Let’s first understand the various taxes applicable in a residential & real estate transaction.
- Service Tax – If you are purchasing a property which is under construction, the developer will have to charge you service tax and deposit it with the central government. This tax was not applicable till 1st July 2010. Hence rules regarding taxes on work contract were not applicable on residential complex construction. In 2010 the government passed the finance act, the government added an explanation to the definition of construction of residential complex. For the sake of simplicity, the government gave an abatement of three-fourth of the cost of the unit as land and goods for construction and only quarter of the cost of the unit is treated as service. Hence presently most homebuyers are paying 3.75% of the cost of the unit as service tax. Recently service tax on under construction property has again been put under question as Delhi High Court ruled counted against this and matter is sub-judice at Supreme Court of India.

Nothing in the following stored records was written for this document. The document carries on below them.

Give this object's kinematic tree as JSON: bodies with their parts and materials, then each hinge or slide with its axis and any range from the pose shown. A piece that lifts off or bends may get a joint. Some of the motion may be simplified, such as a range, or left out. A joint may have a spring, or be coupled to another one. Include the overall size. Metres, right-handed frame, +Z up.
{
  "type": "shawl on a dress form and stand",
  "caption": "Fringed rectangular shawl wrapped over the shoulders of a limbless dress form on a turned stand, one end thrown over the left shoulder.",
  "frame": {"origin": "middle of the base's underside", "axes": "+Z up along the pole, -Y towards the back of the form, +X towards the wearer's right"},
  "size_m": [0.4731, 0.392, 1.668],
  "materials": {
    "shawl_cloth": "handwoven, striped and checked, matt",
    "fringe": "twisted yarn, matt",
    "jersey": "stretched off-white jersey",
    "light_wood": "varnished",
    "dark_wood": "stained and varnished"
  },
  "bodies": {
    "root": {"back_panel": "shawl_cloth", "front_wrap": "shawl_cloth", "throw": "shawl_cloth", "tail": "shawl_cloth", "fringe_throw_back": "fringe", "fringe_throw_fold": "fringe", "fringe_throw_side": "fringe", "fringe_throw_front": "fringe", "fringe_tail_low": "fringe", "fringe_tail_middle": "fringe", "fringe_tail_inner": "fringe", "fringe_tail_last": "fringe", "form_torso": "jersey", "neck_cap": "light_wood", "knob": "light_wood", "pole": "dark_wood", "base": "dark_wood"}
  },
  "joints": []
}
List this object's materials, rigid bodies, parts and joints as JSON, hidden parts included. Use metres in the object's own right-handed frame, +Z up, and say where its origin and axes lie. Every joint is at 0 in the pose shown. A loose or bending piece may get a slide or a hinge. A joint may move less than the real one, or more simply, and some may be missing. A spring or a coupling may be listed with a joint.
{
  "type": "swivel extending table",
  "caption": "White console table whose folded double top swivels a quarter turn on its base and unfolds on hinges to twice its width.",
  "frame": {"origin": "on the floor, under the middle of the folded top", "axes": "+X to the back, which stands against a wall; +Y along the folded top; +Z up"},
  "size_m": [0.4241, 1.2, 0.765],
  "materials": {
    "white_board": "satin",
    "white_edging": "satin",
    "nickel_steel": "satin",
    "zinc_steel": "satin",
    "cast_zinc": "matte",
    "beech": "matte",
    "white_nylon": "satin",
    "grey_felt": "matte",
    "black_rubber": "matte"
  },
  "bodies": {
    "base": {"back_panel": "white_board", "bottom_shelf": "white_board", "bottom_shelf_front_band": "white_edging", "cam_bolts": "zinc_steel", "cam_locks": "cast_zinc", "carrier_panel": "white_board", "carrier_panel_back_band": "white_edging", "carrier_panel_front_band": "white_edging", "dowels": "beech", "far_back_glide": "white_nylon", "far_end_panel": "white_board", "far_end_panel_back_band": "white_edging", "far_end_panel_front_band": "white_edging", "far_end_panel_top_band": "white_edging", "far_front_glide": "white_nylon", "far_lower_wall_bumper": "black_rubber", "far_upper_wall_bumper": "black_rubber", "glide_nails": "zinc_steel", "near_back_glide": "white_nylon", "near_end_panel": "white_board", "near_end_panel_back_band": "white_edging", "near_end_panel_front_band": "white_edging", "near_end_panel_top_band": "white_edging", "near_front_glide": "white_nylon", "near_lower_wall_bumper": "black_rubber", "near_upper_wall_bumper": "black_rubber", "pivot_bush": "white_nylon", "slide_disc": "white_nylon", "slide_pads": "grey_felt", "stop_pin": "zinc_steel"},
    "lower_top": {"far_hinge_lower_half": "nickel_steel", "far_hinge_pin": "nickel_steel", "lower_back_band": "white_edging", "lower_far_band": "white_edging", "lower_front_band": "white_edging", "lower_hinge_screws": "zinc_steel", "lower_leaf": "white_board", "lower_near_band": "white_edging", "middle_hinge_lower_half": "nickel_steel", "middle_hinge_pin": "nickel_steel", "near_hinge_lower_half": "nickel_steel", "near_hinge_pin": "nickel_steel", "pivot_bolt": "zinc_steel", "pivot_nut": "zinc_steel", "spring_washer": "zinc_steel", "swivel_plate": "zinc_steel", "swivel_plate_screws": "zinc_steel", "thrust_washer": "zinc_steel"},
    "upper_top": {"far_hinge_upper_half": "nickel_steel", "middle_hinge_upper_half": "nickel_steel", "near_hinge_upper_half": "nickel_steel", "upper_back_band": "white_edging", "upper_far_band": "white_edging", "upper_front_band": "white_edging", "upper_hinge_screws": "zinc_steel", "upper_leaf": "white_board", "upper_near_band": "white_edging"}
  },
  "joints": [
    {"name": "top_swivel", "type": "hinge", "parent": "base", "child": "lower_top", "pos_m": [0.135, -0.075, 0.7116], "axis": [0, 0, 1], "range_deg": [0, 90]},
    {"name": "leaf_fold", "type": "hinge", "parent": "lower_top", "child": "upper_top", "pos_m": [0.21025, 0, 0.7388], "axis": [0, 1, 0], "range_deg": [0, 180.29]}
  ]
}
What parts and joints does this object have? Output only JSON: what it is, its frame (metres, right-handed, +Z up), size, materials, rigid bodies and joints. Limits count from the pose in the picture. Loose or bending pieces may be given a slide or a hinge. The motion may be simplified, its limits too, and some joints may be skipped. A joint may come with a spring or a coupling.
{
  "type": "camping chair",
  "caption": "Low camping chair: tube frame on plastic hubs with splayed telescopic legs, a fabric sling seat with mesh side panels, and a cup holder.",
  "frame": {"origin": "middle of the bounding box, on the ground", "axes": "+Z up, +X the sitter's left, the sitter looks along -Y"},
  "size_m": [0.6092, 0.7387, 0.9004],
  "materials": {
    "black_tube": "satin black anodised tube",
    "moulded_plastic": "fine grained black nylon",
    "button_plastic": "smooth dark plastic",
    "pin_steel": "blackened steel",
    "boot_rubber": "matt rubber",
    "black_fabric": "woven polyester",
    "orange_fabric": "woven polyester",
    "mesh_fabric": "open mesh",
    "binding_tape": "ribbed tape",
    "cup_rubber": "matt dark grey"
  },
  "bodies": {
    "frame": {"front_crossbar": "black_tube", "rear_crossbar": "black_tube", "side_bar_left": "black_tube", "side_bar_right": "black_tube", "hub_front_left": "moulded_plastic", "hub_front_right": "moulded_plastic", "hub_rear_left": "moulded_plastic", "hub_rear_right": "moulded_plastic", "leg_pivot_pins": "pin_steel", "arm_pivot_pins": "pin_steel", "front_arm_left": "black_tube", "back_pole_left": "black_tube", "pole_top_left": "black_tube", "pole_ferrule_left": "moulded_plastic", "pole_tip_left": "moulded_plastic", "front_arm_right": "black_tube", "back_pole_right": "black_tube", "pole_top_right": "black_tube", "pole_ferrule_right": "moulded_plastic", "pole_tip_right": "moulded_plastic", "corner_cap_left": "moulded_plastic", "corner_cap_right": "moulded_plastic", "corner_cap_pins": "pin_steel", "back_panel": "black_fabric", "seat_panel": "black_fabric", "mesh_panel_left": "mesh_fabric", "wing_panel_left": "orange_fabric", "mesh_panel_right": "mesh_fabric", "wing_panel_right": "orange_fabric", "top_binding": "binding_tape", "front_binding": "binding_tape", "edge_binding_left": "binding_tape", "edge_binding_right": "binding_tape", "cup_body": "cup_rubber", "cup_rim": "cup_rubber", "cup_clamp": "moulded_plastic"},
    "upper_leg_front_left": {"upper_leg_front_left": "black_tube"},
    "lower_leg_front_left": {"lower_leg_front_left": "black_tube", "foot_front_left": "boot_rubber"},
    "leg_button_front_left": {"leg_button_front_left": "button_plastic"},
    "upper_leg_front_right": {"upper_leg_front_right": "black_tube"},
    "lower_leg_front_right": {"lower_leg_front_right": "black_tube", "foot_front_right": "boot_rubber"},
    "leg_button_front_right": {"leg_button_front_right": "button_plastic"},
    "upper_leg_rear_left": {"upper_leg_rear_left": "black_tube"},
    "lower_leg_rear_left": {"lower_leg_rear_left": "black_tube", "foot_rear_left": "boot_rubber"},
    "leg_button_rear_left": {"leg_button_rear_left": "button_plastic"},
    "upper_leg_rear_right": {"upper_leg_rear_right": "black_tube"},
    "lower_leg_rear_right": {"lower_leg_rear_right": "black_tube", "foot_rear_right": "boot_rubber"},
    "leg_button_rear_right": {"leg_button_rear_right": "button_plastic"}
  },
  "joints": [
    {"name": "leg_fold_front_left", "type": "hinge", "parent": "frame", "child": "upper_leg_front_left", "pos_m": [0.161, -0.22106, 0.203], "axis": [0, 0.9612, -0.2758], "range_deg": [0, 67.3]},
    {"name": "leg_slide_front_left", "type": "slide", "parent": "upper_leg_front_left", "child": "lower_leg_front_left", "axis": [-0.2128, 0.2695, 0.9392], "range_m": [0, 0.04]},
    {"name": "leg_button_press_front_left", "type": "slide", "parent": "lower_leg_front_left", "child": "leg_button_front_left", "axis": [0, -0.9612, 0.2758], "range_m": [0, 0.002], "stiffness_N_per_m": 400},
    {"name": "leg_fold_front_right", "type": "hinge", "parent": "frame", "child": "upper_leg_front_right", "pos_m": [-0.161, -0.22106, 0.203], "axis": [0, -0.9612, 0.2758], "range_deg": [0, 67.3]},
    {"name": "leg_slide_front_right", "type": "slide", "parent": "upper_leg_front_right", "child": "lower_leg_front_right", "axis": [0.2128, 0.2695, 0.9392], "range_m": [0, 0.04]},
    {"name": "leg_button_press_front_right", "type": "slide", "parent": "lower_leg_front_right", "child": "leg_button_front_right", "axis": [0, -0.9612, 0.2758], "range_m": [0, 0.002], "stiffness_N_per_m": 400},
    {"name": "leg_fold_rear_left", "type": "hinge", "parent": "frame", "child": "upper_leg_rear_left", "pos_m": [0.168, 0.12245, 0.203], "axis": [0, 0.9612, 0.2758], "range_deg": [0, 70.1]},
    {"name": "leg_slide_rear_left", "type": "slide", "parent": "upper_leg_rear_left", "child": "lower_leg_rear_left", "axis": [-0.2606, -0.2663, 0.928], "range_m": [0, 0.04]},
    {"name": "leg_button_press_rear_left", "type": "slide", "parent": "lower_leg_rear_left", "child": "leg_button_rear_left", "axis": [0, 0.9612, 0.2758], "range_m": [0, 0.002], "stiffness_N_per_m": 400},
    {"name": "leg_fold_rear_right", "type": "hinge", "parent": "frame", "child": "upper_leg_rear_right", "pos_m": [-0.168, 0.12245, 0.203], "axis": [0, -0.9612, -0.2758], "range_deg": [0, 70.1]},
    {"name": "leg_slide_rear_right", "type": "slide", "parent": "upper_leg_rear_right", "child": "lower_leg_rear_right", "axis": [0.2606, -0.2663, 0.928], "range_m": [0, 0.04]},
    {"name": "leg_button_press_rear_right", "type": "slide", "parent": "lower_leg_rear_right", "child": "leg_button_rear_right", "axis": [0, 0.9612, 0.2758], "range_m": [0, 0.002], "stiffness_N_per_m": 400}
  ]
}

- VAT (Value Added Tax) – If you are purchasing an under-construction property, you will have to pay a supplementary VAT in some states. Developers charge this VAT and deposit it with state government. VAT has also been under dispute for long time period and still there are many states such as UP who do not charge VAT. Also unlike service tax, there is no uniform way of gauging VAT across states. E.g. in Maharashtra under composition scheme VAT is charged as 1% of agreement value whereas in Haryana the same bid was passed but not yet agreed by developers. In Karnataka VAT is charged at 5% of accord value of the unit. To calculate an accurate value of VAT and not use composition scheme, developers will have to sustain proper accounts of goods purchased for construction and VAT paid by them for the same to get input credits which are bulky and makes it tough for buyers to understand.
- Stamp Duty – Stamp duty is owed by state authority, again at varying rates, for registration of sale agreement for real estate transactions.
Fortuitously if you are purchasing a ready to move-in property directly from the developer after he has attained completion certificate from real estate authority , you don’t need to pay service tax and VAT hence saving 3.75% to 9% of equity cost depending on the state where you are buying property.
Now let’s apprehend how the GST bill will impact these three taxes. Service Tax and VAT will be reinstated by the Central GST and State GST whereas stamp duty will stay unchanged.
There are two open issues because of which it is difficult to predict accurately the impact of GST on real estate purchase. One is the GST rate and the second are declined for land value in total agreement value of under construction residential unit. Now let’s take assumptions on these two items to estimate the impact of GST. This hypothesis might be off but has a high probability of being correct as well. GST rate might be set at 18% as many experts back this rate and the decrease of land might be only 25% of accord value as 50% is assumed to be a cost of goods and resting 25% as the cost of service. Based on these assumptions the effective GST on under construction assets transaction will be 13.5% (3/4th of 18%). Now this rate is significantly high compared to 3.75% – 9% currently being paid. Hence we can assume the cost of buying under-construction property will greatly increase after GST becomes applicable from 1st April 2017.
But this might not be accurate. Currently, developers pay service tax and VAT on services and goods they procure for the construction of populous complex but are not allowed to take input credits of this tax because of which end customer pays tax on tax. As per opinions were given by builder community this tax on tax adds up to 20 – 25% of the cost of the residential unit. Hence if GST is resolved and builders are allowed to take free credits of input tax paid, the cost of a unit should curtail by 20% at least. To understand this better let’s take a case of a residential apartment which is sold at Rs 100 today finally cost end client 103.75 in Uttar Pradesh excluding stamp and registration duty. If the post-GST price of a unit is curtailed by 20% i.e., it becomes Rs 80 then final cost to end customer will be 80 + (13.5% of 80) i.e., Rs 90.8 which is much lower than that of Rs 103.75. So in fact, if developers pass the benefit, which they will get from GST, cost to end customer actually will reduce.
But it is easier said than done. First of all current under construction businesses are at different stages of construction and developers would have already paid service tax and VAT for procurement of goods and services for which they will not get input credit. Hence cost reduction will be lesser than 20% for current under construction project. Second model GST bill clearly mentions input credit will not be available for goods and services purchased for execution of work contracts. Presently we have seen two different interpretations by courts of whether construction of residential complex is a work contract or not. If it is treated as a work contract cost of developer will not reduce at all after GST implementation. Another issue which needs to be kept in mind is, presently government does not allow input credit if the composition scheme (i.e., abatements for the cost of land and goods) is used by developers for calculating service tax and VAT.
Therefore at present, we are more likely to believe that cost of under construction residential unit will increase post GST implementation. This will be a hefty blow to the industry, which is already suffering from slow sales. Industry bodies need to urgently engage with government to minimize this impact by clarifying the position on works contract, composition scheme and already paid service tax and VAT by developers on under construction property.